Interoperability – How to Have Two Programs in Different Languages Interact

cpython

I don't know if this is too broad or not, but I am a youngish programmer still in college, its my Junior year. I feel like I have a pretty good grasps for different languages and have a pretty good base. But I am stumbling to think how if for example, I am trying to create a program and say I wrote one part in python just because its easy, and does the job, but this program would need to get output from another program that I wrote in C and I am using C because of its speed. I am not sure how to have the two different programs and languages interact with each other to create an overall one total program.

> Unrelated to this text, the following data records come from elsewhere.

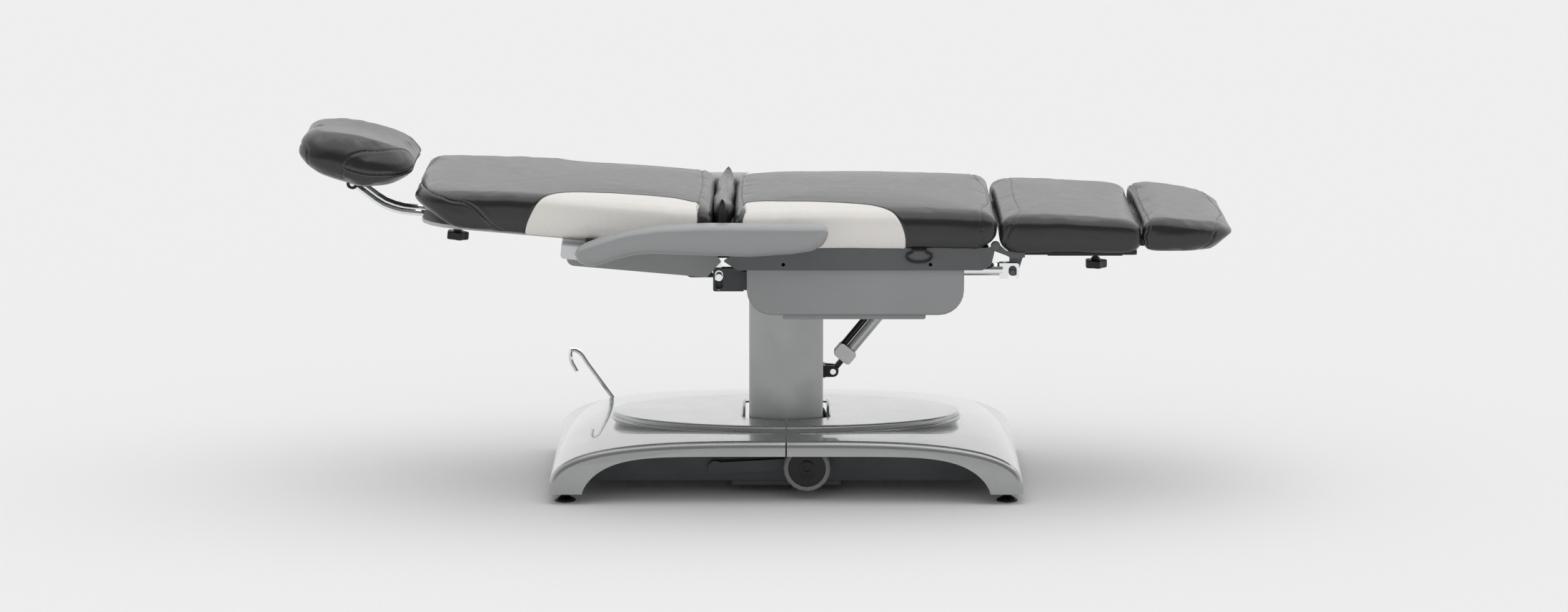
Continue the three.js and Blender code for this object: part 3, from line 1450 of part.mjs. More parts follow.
// Head section: sleeve under the back board, bent double bar, headrest on its hinge
const rodW = -headRodDrop;
const sleeveBore = (y) => rodX(
  headRodRadius + slideGap, y, rodW, sleeveHead - overrun, sleeveFoot + overrun, 20,
);
place("head_sleeve", cut(
  block(sleeveHead, sleeveFoot, -sleeveHalf, sleeveHalf, -sleeveLow, underBoard),
  sleeveBore(-headRodY),
  sleeveBore(headRodY),
  rodZ(headKnobStem + gap, headKnobX, 0, -sleeveLow - overrun, rodW, 12),
), blackPlastic, back);
const starKnob = (radius, high, stemRadius, stemTop) => {
  const points = [];
  const steps = 20;
  for (let i = 0; i < steps; i += 1) {
    const angle = (2 * Math.PI * i) / steps;
    const r = radius * (0.88 + 0.12 * Math.cos(5 * angle));
    points.push(new THREE.Vector2(r * Math.cos(angle), r * Math.sin(angle)));
  }
  const options = { depth: high - knobNeckHigh / 2, bevelEnabled: true, bevelSegments: 1 };
  const edge = knobNeckHigh / 4;
  Object.assign(options, { bevelThickness: edge, bevelSize: edge, bevelOffset: -edge });
  return join(
    new THREE.ExtrudeGeometry(new THREE.Shape(points), options).translate(0, 0, knobNeckHigh / 4),
    rodZ(knobNeck, 0, 0, high - knobNeckHigh / 2, high + knobNeckHigh, 16),
    rodZ(stemRadius, 0, 0, high / 2, stemTop, 12),
  );
};
const headKnob = place("head_knob", starKnob(
  headKnobRadius, headKnobHigh, headKnobStem,
  headKnobTop + headKnobHigh - gap - headRodDrop - 2 * headRodRadius / 2,
), blackPlastic, back);
headKnob.position.set(headKnobX, 0, -headKnobTop - headKnobHigh);
const [blockU, blockW] = toBack(headBlockX, headBlockZ);
const bend = (y) => {
  const start = headRodBend;
  return tube(headRun.map((run, i) => {
    const share = i / (headRun.length - 1);
    const end = i === headRun.length - 1;
    return new THREE.Vector3(
      end ? blockU : start - run, y, end ? blockW : rodW + headRise[i] * (share > 0 ? 1 : 0),
    );
  }), headRodRadius, 8, 7);
};
place("head_bar", join(
  ...[-headRodY, headRodY].flatMap((y) => [
    rodX(headRodRadius, y, rodW, headRodBend - overrun, headRodStart, 8),
    bend(y),
  ]),
  rodY(headBlockRadius, blockU, blockW, -headBlockHalf, headBlockHalf, 16),
  rodY(hingePin, blockU, blockW, -headBlockHalf - headLug - 2 * gap, headBlockHalf + headLug + 2 * gap, 16),
  block(
    headRodStart - headEndBar, headRodStart, -headEndHalf, headEndHalf, rodW - headRodRadius - gap,
    rodW + headRodRadius,
  ),
), chrome, back);
const head = new THREE.Group();
head.position.set(headBlockX, 0, headBlockZ);
head.rotation.y = THREE.MathUtils.degToRad(headTilt);
couch.add(head);
const lug = (sign) => {
  const [y0, y1] = [headBlockHalf + gap, headBlockHalf + gap + headLug];
  return cut(
    slabXZ(outline([
      [-headBlockRadius, -headBlockRadius, headBlockRadius],
      [headBlockRadius, -headBlockRadius, headBlockRadius],
      [headLugHalf, headBoardUp + headBoardThick / 2], [-headLugHalf, headBoardUp + headBoardThick / 2],
    ], 6), ...sided(sign, y0, y1)),
    rodY(hingePin + gap, 0, 0, -y1 - overrun, y1 + overrun, 16),
  );
};
place("headrest_board", join(
  slabXY(
    rectangle(headBoardHead, headBoardFoot, headBoardHalf, 2 * boardRound), headBoardUp,
    headBoardUp + headBoardThick,
  ),
  lug(-1),
  lug(1),
), boardBlack, head);
place("headrest_cushion", cushion(headPad, (p, z, t) => {
  const across = p.y / headPad.half;
  return z - headDish * (1 - across ** 2) ** 2 * Math.max(p.z - 0.5, 0) * 2 * Math.sin(Math.PI * t);
}), upholstery, head);

// Leg section
place("leg_board", join(
  slabXY(rectangle(legBoardHead, legBoardFoot, legBoardHalf, boardRound), legBoardLow, legBoardTop),
  cut(
    block(
      legSleeveHead, legSleeveFoot, -legSleeveHalf, legSleeveHalf, legSleeveLow,
      legBoardLow + legBoardThick / 2,
    ),
    block(
      legSleeveHead - overrun, legSleeveFoot + overrun, -footRailHalf - slideGap, footRailHalf + slideGap,
      legBoardLow - legSleeveWall - footRailHigh - slideGap, legBoardLow - legSleeveWall + slideGap,
    ),
    rodZ(
      headKnobStem + gap, legKnobX, 0, legSleeveLow - overrun,
      legBoardLow - legSleeveWall - footRailHigh / 2, 12,
    ),
  ),
), boardBlack);
const legKnob = place("leg_knob", starKnob(
  headKnobRadius, headKnobHigh, headKnobStem,
  headKnobHigh + legBoardLow - legSleeveWall - footRailHigh - slideGap - gap - legKnobTop,
), blackPlastic);
legKnob.position.set(legKnobX, 0, legKnobTop - headKnobHigh);
[["near", -1], ["far", 1]].forEach(([side, sign]) => {
  const inner = seatPlateY - legPlateGap - legPlateThick;
  const outer = seatPlateY - legPlateGap;
  const span = (inner, outer) => sided(sign, inner, outer);
  const shapes = [
    slabXZ(outline([
      [legX - legBoss / 2, legZ - legBoss], [legPlateStart, legPlateLow + legBoss / 2, boardRound],
      [legPlateStart + boardRound, legPlateLow, boardRound], [legPlateFoot, legPlateLow, boardRound],
      [legPlateFoot, legBoardTop], [legPlateStart, legBoardTop, boardRound],
      [legX + legBoss / 2, legZ + legBoss / 2],
    ]), ...span(inner, outer)),
    rodY(legBoss, legX, legZ, ...span(inner, outer), 16),
    rodY(hingePin, legX, legZ, ...span(outer - gap, backPinReach + pinHeadThick), 12),
    rodY(pinHead, legX, legZ, ...span(backPinReach, backPinReach + pinHeadThick), 16),
  ];
  if (sign < 0) {
    const low = legBoardLow - gap;
    shapes.push(
      block(
        legBoardHead + gap, legPlateFoot, -inner - gap, -legDriveY + 2 * legArmHalf,
        low - legPlateThick, low,
      ),
      slabXZ(outline([
        [legPinX - legArmEye, legPinZ - legArmEye, legArmEye],
        [legPinX + legArmEye, legPinZ - legArmEye, legArmEye],
        [legPlateFoot, low - legPlateThick / 2], [legBoardHead + gap, low - legPlateThick / 2],
      ], 6), -legDriveY - legArmHalf, -legDriveY + legArmHalf),
      rodY(legPin, legPinX, legPinZ, -legDriveY - legForkOuter, -legDriveY + legForkOuter, 12),
    );
  }
  place(`leg_bracket_${side}`, join(...shapes), plateGrey);
});
place("leg_cushion", cushion(legPad), upholstery);

// Foot section: rail in the sleeve, board and cushion
const railTop = legBoardLow - legSleeveWall;
place("foot_board", join(
  block(
    footRailHead, footBoardHead + hangerHalf, -footRailHalf, footRailHalf, railTop - footRailHigh,
    railTop,
  ),
  slabXZ(outline([
    [footBoardHead, railTop - footRailHigh], [footBoardHead + footRailHigh, railTop - footRailHigh],
    [footBoardHead + 2 * footRailHigh, footPad.low - gap], [footBoardHead, footPad.low - gap],
  ]), -footRailHalf, footRailHalf),
  slabXY(
    rectangle(footBoardHead, footBoardFoot, footBoardHalf, 2 * boardRound),
    footPad.low - gap - footPlateThick, footPad.low - gap,
  ),
), boardBlack);
place("foot_cushion", cushion(footPad), upholstery);

// A slab across Y whose outline draws in along both faces, for moulded shapes that curve both ways
const softSlab = (shape, y0, y1, radius, count = 32) => {
  const points = shape.getSpacedPoints(count).slice(0, count);
  const turns = THREE.ShapeUtils.isClockWise(points) ? -1 : 1;
  const normals = points.map((p, i) => {
    const last = points[(i + count - 1) % count];
    const next = points[(i + 1) % count];
    return new THREE.Vector2(last.y - next.y, next.x - last.x).normalize().multiplyScalar(turns);
  });
  const steps = 2;
  const levels = [];
  for (let k = 0; k <= steps; k += 1) {
    const angle = (Math.PI / 2) * (k / steps);
    levels.push([y0 + radius * (1 - Math.sin(angle)), radius * (1 - Math.cos(angle))]);
  }
  const rings = [...levels.slice().reverse(), ...levels.map(([y, inset]) => [y0 + y1 - y, inset])];
  const positions = [];
  rings.forEach(([y, inset]) => points.forEach((p, i) => {
    positions.push(p.x + normals[i].x * inset, y, p.y + normals[i].y * inset);
  }));
  const index = [];
  for (let i = 0; i < count; i += 1) {
    const j = (i + 1) % count;
    for (let k = 0; k < rings.length - 1; k += 1) {
      const [a, b] = [k * count + i, k * count + j];
      const [c, d] = [a + count, b + count];
      index.push(...(turns > 0 ? [a, d, b, a, c, d] : [a, b, d, a, d, c]));
    }
  }
  const top = (rings.length - 1) * count;
  THREE.ShapeUtils.triangulateShape(points, []).forEach(([a, b, c]) => {
    index.push(...(turns > 0 ? [a, b, c, top + c, top + b, top + a] : [c, b, a, top + a, top + b, top + c]));
  });
  const geometry = new THREE.BufferGeometry();
  geometry.setAttribute("position", new THREE.BufferAttribute(new Float32Array(positions), 3));
  geometry.setIndex(index);
  return geometry;
};

// Armrests: a moulded pad with a slim head end, a waist and a square foot end
const armOutlineShares = [
  [0, 0.3, 0.12], [0.03, 0.02, 0.1], [0.075, 0, 0.3], [0.16, 0.18, 1], [0.235, 0.29, 1],
  [0.3, 0.325, 1], [0.49, 0.27, 1],
  [0.69, 0.22, 1], [0.86, 0.3, 1], [0.945, 0.38, 0.3], [0.985, 0.53, 0.3], [1, 0.79, 0.2], [1, 0.97, 0.12],
  [0.97, 0.975, 0.3], [0.52, 1, 1], [0.33, 0.965, 1], [0.2, 0.84, 1], [0.1, 0.66, 1], [0.035, 0.5, 0.3],
];
[["near", -1], ["far", 1]].forEach(([side, sign]) => {
  const shape = outline(
    armOutlineShares.map(([x, z, r]) => [armHead + x * armLength, armLow + z * armHeight, r * armHeight]),
    3,
  );
  const [y0, y1] = sided(sign, armInner, armInner + armWidth);
  const pivotX = backX + armPivot * Math.cos(THREE.MathUtils.degToRad(backRest));
  const pivotZ = backZ - armPivot * Math.sin(THREE.MathUtils.degToRad(backRest));
  const reach = carrierHalf + armPivotReach + gap;
  place(`armrest_${side}`, cut(
    softSlab(shape, y0, y1, armRound),
    rodY(
      armPivotRadius + gap, pivotX, pivotZ,
      ...sided(sign, armInner - overrun, reach), 20,
    ),
  ), armGrey);
});

// Centre the couch over the origin, standing on the floor
couch.updateMatrixWorld(true);
const bounds = new THREE.Box3().setFromObject(couch);
const centre = bounds.getCenter(new THREE.Vector3());
couch.position.set(-centre.x, -centre.y, -bounds.min.z);

export default couch;
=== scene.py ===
"""Treatment couch: the looks of its pieces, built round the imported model.

Lengths in the tables at the top are in millimetres, unless a comment says metres.
"""
import json
import math

import bmesh
import bpy
import numpy as np
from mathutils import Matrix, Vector
from mathutils.bvhtree import BVHTree
from mathutils.kdtree import KDTree


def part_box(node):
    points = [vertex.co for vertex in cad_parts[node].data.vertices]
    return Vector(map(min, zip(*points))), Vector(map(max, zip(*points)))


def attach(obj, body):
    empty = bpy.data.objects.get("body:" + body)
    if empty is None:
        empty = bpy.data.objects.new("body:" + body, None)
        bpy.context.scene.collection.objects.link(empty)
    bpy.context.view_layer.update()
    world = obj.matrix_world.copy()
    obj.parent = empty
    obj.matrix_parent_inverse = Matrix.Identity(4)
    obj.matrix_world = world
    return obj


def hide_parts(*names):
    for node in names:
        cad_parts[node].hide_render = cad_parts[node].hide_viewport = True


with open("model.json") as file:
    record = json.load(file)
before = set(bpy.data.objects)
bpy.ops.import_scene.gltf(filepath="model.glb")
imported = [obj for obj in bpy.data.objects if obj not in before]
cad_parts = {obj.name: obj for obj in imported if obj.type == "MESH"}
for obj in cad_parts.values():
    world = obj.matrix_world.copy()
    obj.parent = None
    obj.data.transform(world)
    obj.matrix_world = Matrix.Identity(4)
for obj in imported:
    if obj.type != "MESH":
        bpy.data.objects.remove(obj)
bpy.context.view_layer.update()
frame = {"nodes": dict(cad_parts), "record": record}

bl_info = {
    "name": "Treatment couch",
    "version": (1, 0, 0),
    "blender": (4, 5, 0),
    "location": "3D View > Sidebar > Couch",
    "description": "Builds the pieces and finishes of a treatment couch",
    "category": "Add Mesh",
}

MM = 0.001
NODE_BODY = {
    node: body
    for body, members in frame["record"]["behaviour"]["bodies"].items()
    for node in members
}
NODE_SLOT = {row["node"]: row["material_slot"] for row in frame["record"]["subparts"]}
plate_low, plate_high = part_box("base_plate")
BASE_X = (plate_low.x + plate_high.x) / 2 / MM
FINISHES = {}


# Places: millimetres from the middle of the base, and the tilted back and head frames

def level_place(points):
    """Millimetres from the middle of the base to metres in the row frame."""
    return (np.asarray(points, float) + [BASE_X, 0, 0]) * MM


def tilted_place(pivot, degrees):
    """A place function for a section that is turned about a pivot (x, z)."""
    turn = math.radians(degrees)
    cosine, sine = math.cos(turn), math.sin(turn)

    def place(points):
        p = np.asarray(points, float)
        x = pivot[0] + p[..., 0] * cosine + p[..., 2] * sine
        z = pivot[1] - p[..., 0] * sine + p[..., 2] * cosine
        return level_place(np.stack([x, p[..., 1], z], axis=-1))

    return place


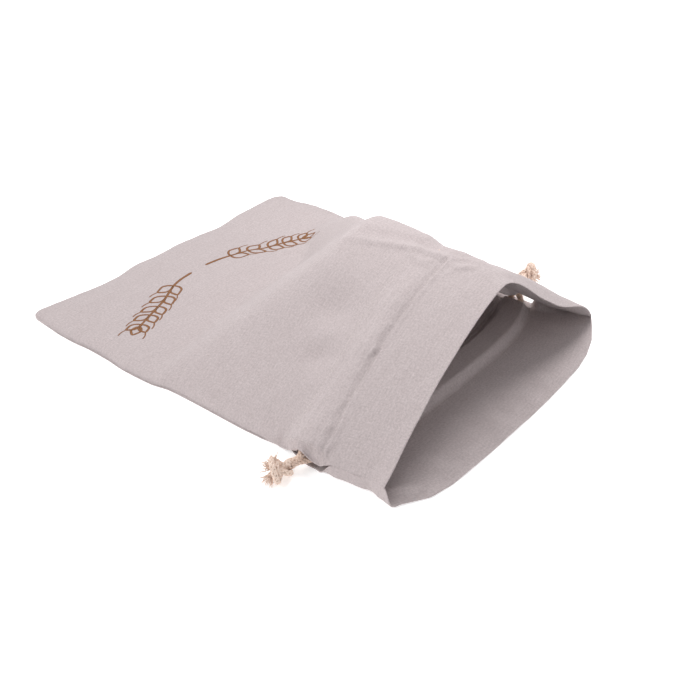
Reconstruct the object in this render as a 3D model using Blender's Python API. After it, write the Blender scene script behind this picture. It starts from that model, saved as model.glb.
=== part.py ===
"""Linen bread bag lying on a table, its mouth held open over the hollow where a loaf goes.

Two linen panels are sewn together along both long sides and the closed end. Each panel's mouth edge
is turned in and stitched down in two rows, which leaves a channel for the drawcords. Each of the two
cords runs through both channels and is knotted where it leaves the bag.

Metres, +Z up. Lengths along the bag are measured from the closed end, and the origin is on the table
under the middle of the bag.
"""

import math

import bmesh
import bpy
import numpy as np
from mathutils import Matrix, Vector

# The flat bag.
BAG_LENGTH = 0.400
CLOTH = 0.0010
HEM = 0.0015
CHANNEL_START = 0.3060
CHANNEL_END = 0.3385
CHANNEL_HEIGHT = 0.0064
CORD_DIAMETER = 0.0050
CORD_DEPTH = 0.0043
TURN_FLATNESS = 0.70

# The frame: the closed end lies this far behind the origin.
ORIGIN_FROM_END = 0.200

# The hump that the cloth keeps over its hollow: slopes are rise over run.
CREST_HEIGHT = 0.0954
CREST_END = 0.2160
CREST_ACROSS = 0.0380
CREST_WIDTH = 0.0100
CREST_DROP = 0.0180
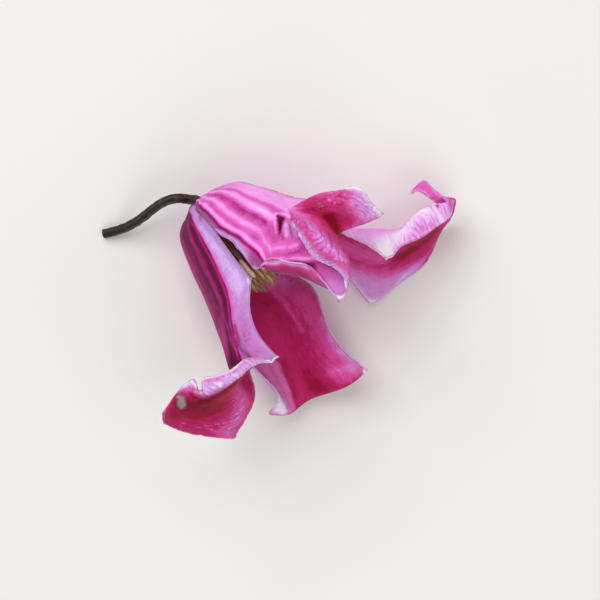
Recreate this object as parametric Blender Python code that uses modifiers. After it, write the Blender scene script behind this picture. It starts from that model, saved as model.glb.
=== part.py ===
"""A clematis flower, picked with a short piece of its stalk and lying on its back.

Four thick sepals make a nodding bell. The mouth of the bell points along +X and -Y, and the two front sepals
face +Z. Lengths below are in millimetres and become metres where a mesh or a curve is made.
"""

import math

import bpy
import numpy as np

MM = 0.001

# The bell: where the sepals join the stalk, which way the axis runs, and how it is raised towards the mouth.
BELL_BASE = (-16.2, 21.6)
ALONG = (0.66, -0.75)
ACROSS = (0.75, 0.66)
NOSE_UP = 0.2  # rise of the mouth for each millimetre along the axis
FLOOR_LIFT = 11.86  # height of the axis at the base above the surface that the flower lies on

# Half widths of the bell, as (distance along the axis, half width) on each side.
UPPER_SIDE = ((0, 1.85), (1.2, 6.2), (2.4, 8.6), (6, 11.3), (9.7, 13.5), (13.6, 15.6))
LOWER_SIDE = ((0, 1.85), (1.2, 4.0), (2.4, 6.3), (6, 8.5), (11, 10.2), (17, 11.9), (23, 14.2))
DEPTH_SIDE = ((0, 1.85), (1.2, 5.0), (2.4, 7.0), (6, 9.4), (11, 11.2), (17, 12.4), (23, 13.6))

# Sepals
SEPAL_THICKNESS = 0.6
SEPAL_GRID = (27, 11)  # points along and across each sepal
RAILS = (-1, -0.78, -0.45, 0, 0.45, 0.78, 1)  # margin, roll, rib, midrib, rib, roll, margin

# Stalk and the seat at its end. The route's heights are above the one at which the stalk lies on the surface.
STALK_RADIUS = 0.95
STALK_STEP = 1.6
STALK_ROUTE = ((-35.5, 15.2, 0), (-31.6, 16.3, 1.2), (-27.4, 18.6, 4.2), (-23.6, 21.3, 7.8), (-20.3, 22.3, 9.8))
STALK_NECK = (-17.9, 22.1, -0.5)
SEAT = ((0, 1.15), (1.2, 1.7), (2.2, 1.55), (3.2, 1.1), (4.0, 0.5))  # (distance along the axis, radius)
SEAT_GAP = 0.3

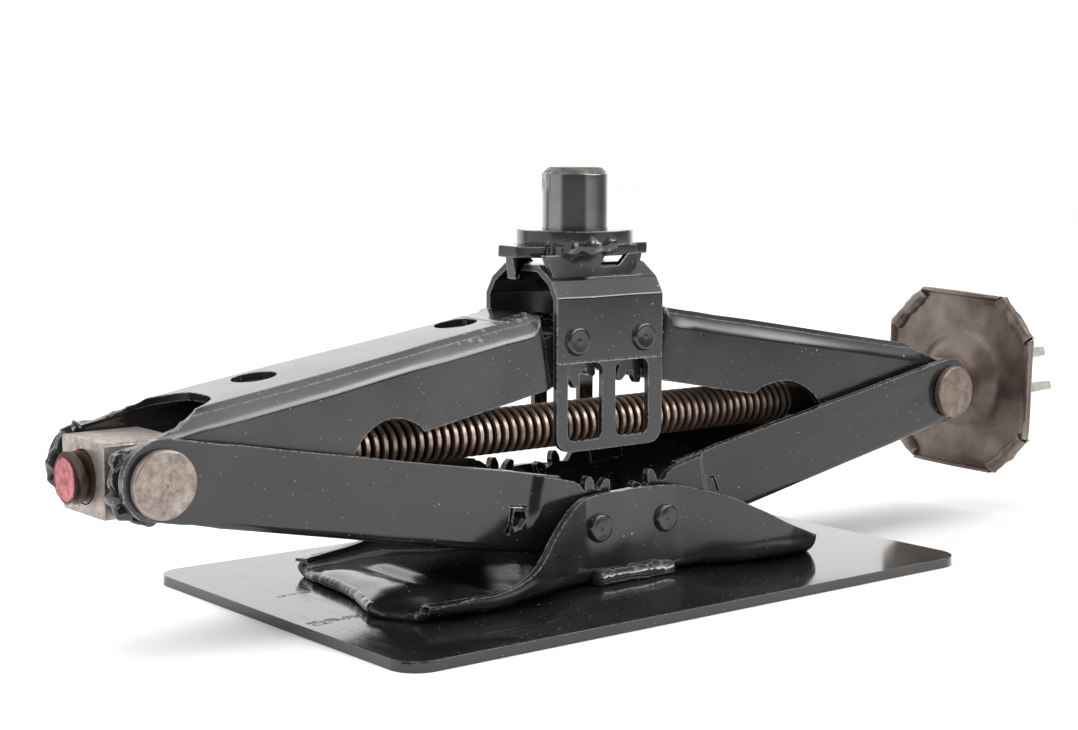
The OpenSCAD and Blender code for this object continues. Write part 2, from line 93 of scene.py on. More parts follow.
def add_camera():
    data = bpy.data.cameras.new("camera")
    camera = linked("camera", data)
    yaw, pitch, roll = (math.radians(a) for a in CAMERA_TURN)
    forward = Vector((math.sin(yaw) * math.cos(pitch), math.cos(yaw) * math.cos(pitch),
                      math.sin(pitch)))
    right = Vector((math.cos(yaw), -math.sin(yaw), 0))
    up = right.cross(forward)
    right, up = (right * math.cos(roll) + up * math.sin(roll),
                 up * math.cos(roll) - right * math.sin(roll))
    camera.matrix_world = Matrix.Translation(CAMERA_AT) @ Matrix(
        (right, up, -forward)).transposed().to_4x4()
    data.sensor_width = 36
    data.lens = CAMERA_LENS
    data.clip_start = 0.01
    scene.camera = camera


add_camera()


def connect(tree, socket, value):
    """Links a node's output to the socket, or sets the socket's own value."""
    if isinstance(value, bpy.types.NodeSocket):
        tree.links.new(value, socket)
    else:
        socket.default_value = value


def tree_node(tree, kind, inputs=None, **settings):
    made = tree.nodes.new(kind)
    for key, value in settings.items():
        setattr(made, key, value)
    for key, value in (inputs or {}).items():
        connect(tree, made.inputs[key], value)
    return made


def node_material(name):
    mat = bpy.data.materials.new(name)
    mat.use_nodes = True
    return mat, mat.node_tree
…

I am thinking of like sure you can write to a file, but then what if python and C programs both accessing a file I would need to think of locks.

Most times I have done this was with importing files into a program, but in that case they are the same language so that is easy I just use the import function, but with two languages/programs interacting to create one cohesive output I am having trouble.

I was thinking about this question because I was thinking of diving into creating some basic web applications just to learn but I have no idea how to have say javascript file interactive with something that I wrote in python or vice-versa.

I feel like I am missing something really easy here and just not understanding. Sorry if this question is too broad but I couldn't really find a clear answer online, I was trying to look through an opensource webapp, but couldn't really grasp an answer from it, again pardon me if the question seems dumb I thought this be a good place to ask I love reading on stackexchange.

Thank you for any reply.

Best Answer

Code written in different languages can interact in a number of ways.

At the source level, cross-compilation from one language into the other can be done for some combinations of languages (for example, Google's GWT includes a java-to-javascript compiler; the Glasgow Haskell compiler can compile to C; early versions of C++ compiled to C). Most of the time, however this is not really feasible.

Languages that share a virtual platform, such as the JVM or the .NET runtime, can usually interact through mechanisms exposed by the platform - for example all JVM languages can access Java libraries and use them to communicate among each other, and they can call methods and use classes created in any other JVM language.

Many programming languages, including Python, offer a mechanism to interface with native libraries, typically written in C. Using such a mechanism, it is possible to call native functions from another, more high-level, language. Popular libraries often have bindings readily available. This technique is usually referred to as a "Foreign Function Interface". The Python-into-C interface is the CFFI.

Another option is to build two completely separate programs and have them interact at runtime. There are various mechanisms to achieve this; the easiest is through a pipe (look into the subprocess module for python): basically, one program calls the other, sending input to its stdin and reading the result back from its stdout. This makes one program a subprocess of the other; if you need both to be long-lived and started independently, data can be passed back and forth through named pipes, (local) network sockets, shared files, and (depending on the platform) other means. Which one is best depends.